Nato chief says it must build Indo-Pacific ties to meet China’s military challenge
Nato Secretary General Mark Rutte contends that Euro-Atlantic security ‘is all interconnected with what is happening in the Pacific’

The head of the North Atlantic Treaty Organization warned on Monday that China’s growing military and its close alignment with Russia, Iran and North Korea meant that Nato should further develop Indo-Pacific partnerships to meet the challenge Beijing posed.
Mark Rutte, Nato’s secretary general, made his remarks at Chatham House in London, coinciding with the US-China ministerial-level trade negotiations in the city.
“What we see at the moment is an enormous build-up in China of their military capabilities,” Rutte, the former prime minister of the Netherlands, said.
He noted that China “already has the world’s largest navy, and this battle force is expected to grow to 435 ships by 2030.
“China is also building up its nuclear arsenal, and it aims to have more than 1,000 operational nuclear warheads also by 2030,” he added.
The PLA navy is the world’s largest, with 234 warships to the US Navy’s 219, according to the Centre for Strategic and International Studies. And the Pentagon has said that China has more than 200 times the shipbuilding capacity of the US.
Rutte called China’s alignment with Russia, North Korea and Iran a “really awful foursome” and cited Beijing’s alleged support of Russia’s invasion of Ukraine.
“They are supporting, as we all know, Russia’s war effort against Ukraine,” he said, contending that Russia is “reconstituting its forces” with Chinese technology.
Beijing has repeatedly denied accusations of providing military support to Russia; in April, Chinese Foreign Ministry spokesman Li Jian said that China had “never provided lethal weapons to either side of the conflict” and “strictly controlled dual-use items”.
The European Union has imposed rounds of sanctions on Chinese firms and individuals for supporting Russia, with many targeting firms for allegedly providing dual-use devices and sensitive materials believed to sustain Russia’s military-industrial base.

Rutte also discussed the Indo-Pacific amid China’s growing military power.
“We cannot think that there is one theatre, which is the Euro-Atlantic theatre,” he said. “We have to be conscious of the fact that this is all interconnected with what is happening in the Pacific.”
Rutte said that the West’s partners in the region, including Japan, South Korea, Australia and New Zealand, are “really worried about what’s happening in the Pacific”.
Nato has been expanding its cooperation with Indo-Pacific allies for years amid shared concerns about China.
Last week, US Army Lieutenant General Andrew Rohling, the deputy chair of the Nato Military Committee, told the Shangri-La Dialogue in Singapore that Nato was committed to build stronger ties to Indo-Pacific partners.
Beijing objects to Nato’s developing relationship with Pacific nations. Lin, the Foreign Ministry spokesman, said last week that China “firmly opposes Nato’s ‘eastward expansion’ into the Asia-Pacific region”.
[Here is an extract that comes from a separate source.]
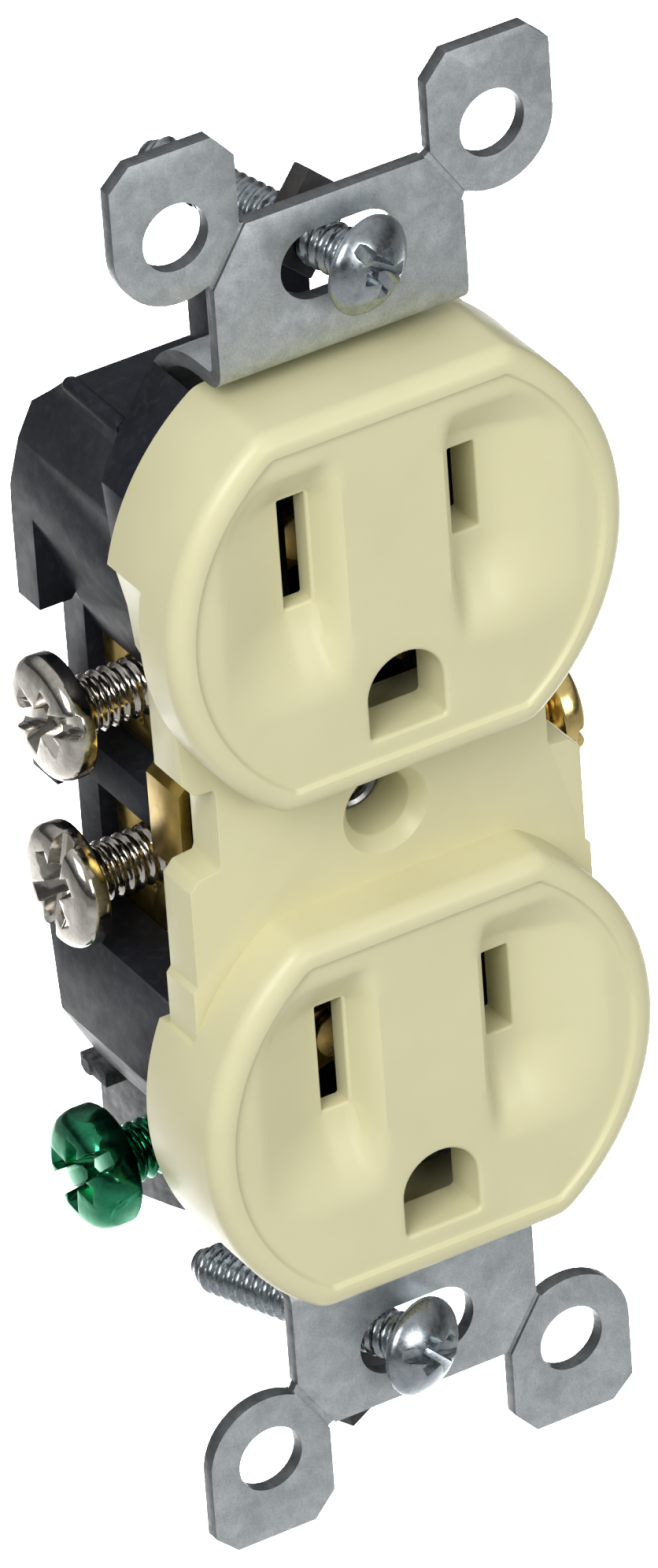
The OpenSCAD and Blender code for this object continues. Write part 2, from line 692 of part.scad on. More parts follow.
front_cover();
back_body();
mounting_strap();
center_eyelet();
ground_contact_upper();
ground_contact_lower();
ground_rivet_upper();
ground_rivet_lower();
neutral_strip();
hot_strip();
neutral_clip_upper();
neutral_clip_lower();
hot_clip_upper();
hot_clip_lower();
neutral_screw_upper();
neutral_screw_lower();
hot_screw_upper();
hot_screw_lower();
ground_screw();
box_screw_upper();
box_screw_lower();
screw_retainer_upper();
screw_retainer_lower();
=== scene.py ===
"""Duplex wall outlet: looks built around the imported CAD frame.

Shapes are made in millimetres, in the frame's axes, and scaled to metres when a piece is finished.
"""

import math

import bmesh
import bpy
from mathutils import Matrix, Vector
from mathutils.geometry import delaunay_2d_cdt


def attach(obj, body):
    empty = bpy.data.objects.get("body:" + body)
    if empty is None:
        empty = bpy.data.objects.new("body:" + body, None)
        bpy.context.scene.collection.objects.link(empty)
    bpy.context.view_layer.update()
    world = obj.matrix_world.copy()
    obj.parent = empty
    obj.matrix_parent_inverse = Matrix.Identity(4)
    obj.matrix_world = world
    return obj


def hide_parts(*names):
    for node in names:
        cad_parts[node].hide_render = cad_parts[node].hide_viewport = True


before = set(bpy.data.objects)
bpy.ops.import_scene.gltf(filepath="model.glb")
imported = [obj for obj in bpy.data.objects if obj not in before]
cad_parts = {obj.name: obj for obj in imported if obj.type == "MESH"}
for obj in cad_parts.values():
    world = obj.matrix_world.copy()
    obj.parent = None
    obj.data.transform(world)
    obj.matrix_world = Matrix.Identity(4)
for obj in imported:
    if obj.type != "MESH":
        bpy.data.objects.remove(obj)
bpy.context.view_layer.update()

MM = 0.001
scene = bpy.context.scene

# ---------------------------------------------------------------- sizes, as in the CAD source
FACE_R, FACE_FLAT, FACE_Z = 17.05, 14.3, 19.38     # plug faces: radius, half height, height of the centres
FRONT = -5.1                                       # front of the plug faces
MID_FRONT, MID_BACK, COVER_BACK = -0.8, 2.7, 3.55  # front and back of the cover's middle, back of its skirts
SKIRT_HIGH, SKIRT_LOW = 22.9, -12.4                # the skirts start here
POCKET_FRONT = -1.2                                # back of the faces' front wall
POCKET_X = 12.6                                    # half width of the pockets behind the faces
TUNNEL_BACK, TUNNEL_WALL = 0.5, 0.8                # tunnels behind the hot slots
BLADE_X, BLADE_RISE, BLADE_W = 6.35, 3.73, 2.0     # blade slots, from a face's centre
NEUTRAL_H, HOT_H = 8.2, 6.4
GROUND_DROP, GROUND_R = 8.17, 2.85                 # ground hole, from a face's centre
EYELET_R, EYELET_HOLE_R = 2.0, 1.5
TERM_Y, TERM_Z, TERM_R = 12.8, 6.5, 2.05           # terminal screws
TERM_HEAD_R, TERM_L = 4.35, 9.5
STRIP_OUT = 10.1                                   # outside of the terminal strips
BACKED_OUT, HOT_OUT, GROUND_OUT = 5.6, 9.1, 4.0    # how far the screws' heads stand off
TAB_X, TAB_Z = 11.0, -29.0                         # grounding tab and the hole in it
HEX_R, HEX_ROUND_R, HEX_H = 4.58, 4.25, 3.1        # ground screw's head: corners, their rounding, height
GROUND_L = 7.9
BOX_R, BOX_HEAD_R, BOX_HEAD_H, BOX_L = 1.75, 3.45, 2.2, 19.05  # box screws
BOX_UNDER, PIVOT_Y, BOX_Z = 2.2, 0.5, 41.67         # head's underside from the pivot, and the pivot
NECK, NECK_R = (4.6, 6.2), 1.35                    # the box screws' neck in the retainer
PITCH = 0.794                                      # 32 threads to the inch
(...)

“Asia-Pacific countries do not welcome the ‘Asia-Pacificisation of Nato,’ and the Asia-Pacific region does not need an ‘Asia-Pacific version of Nato’”, he said.
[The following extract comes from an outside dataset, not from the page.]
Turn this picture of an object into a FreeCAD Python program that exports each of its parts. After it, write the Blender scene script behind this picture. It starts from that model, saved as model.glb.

Rutte’s speech coincided with the start of US-China trade talks in London on Monday, where Beijing’s export restrictions on rare earths and Washington’s similar restrictions on semiconductors believed to be at the top of the agenda.
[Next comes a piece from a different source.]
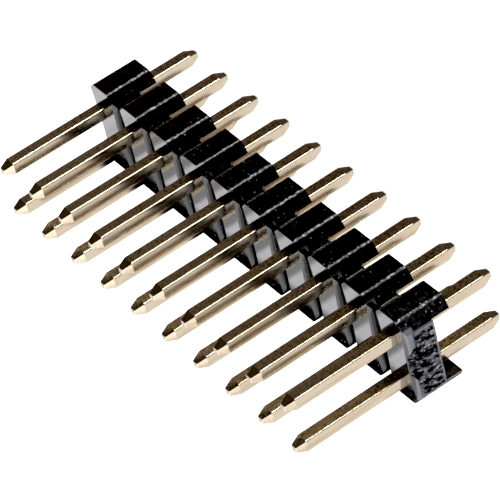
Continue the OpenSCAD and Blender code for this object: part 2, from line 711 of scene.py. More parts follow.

Rutte proposed that Nato take up a coordinating role to help ensure that member states maintain stable supplies of the strategic items.
The alliance, he noted, could “provide a platform to discuss this wherever necessary – making sure, for example, that when it comes to ammunition production, we have all the basic materials to do that”.
Later this month, leaders of Nato nations are to meet in The Hague, the Netherlands, amid growing turmoil in US-European relations – from tariffs to military spending – brought on by policies pushed by US President Donald Trump, who has made no secret of his scepticism about the security alliance.
Rutte called for a major increase in defence spending and industrial capacity by the alliance’s member states.
“It is a total commitment from the American president and down the whole system to Nato, but also an expectation – an expectation that we in Europe and Canada will indeed equalise in spending with the US,” he said.
“We have to do that, not only to equalise, but we need that 3.5 per cent core defence spending to be able to deliver the capability targets,” he added.
Rutte is pushing Nato’s European members to commit to a benchmark of spending 5 per cent of their gross domestic product on their military – a condition promoted by Trump that has become one of the main fissures between Washington and Brussels.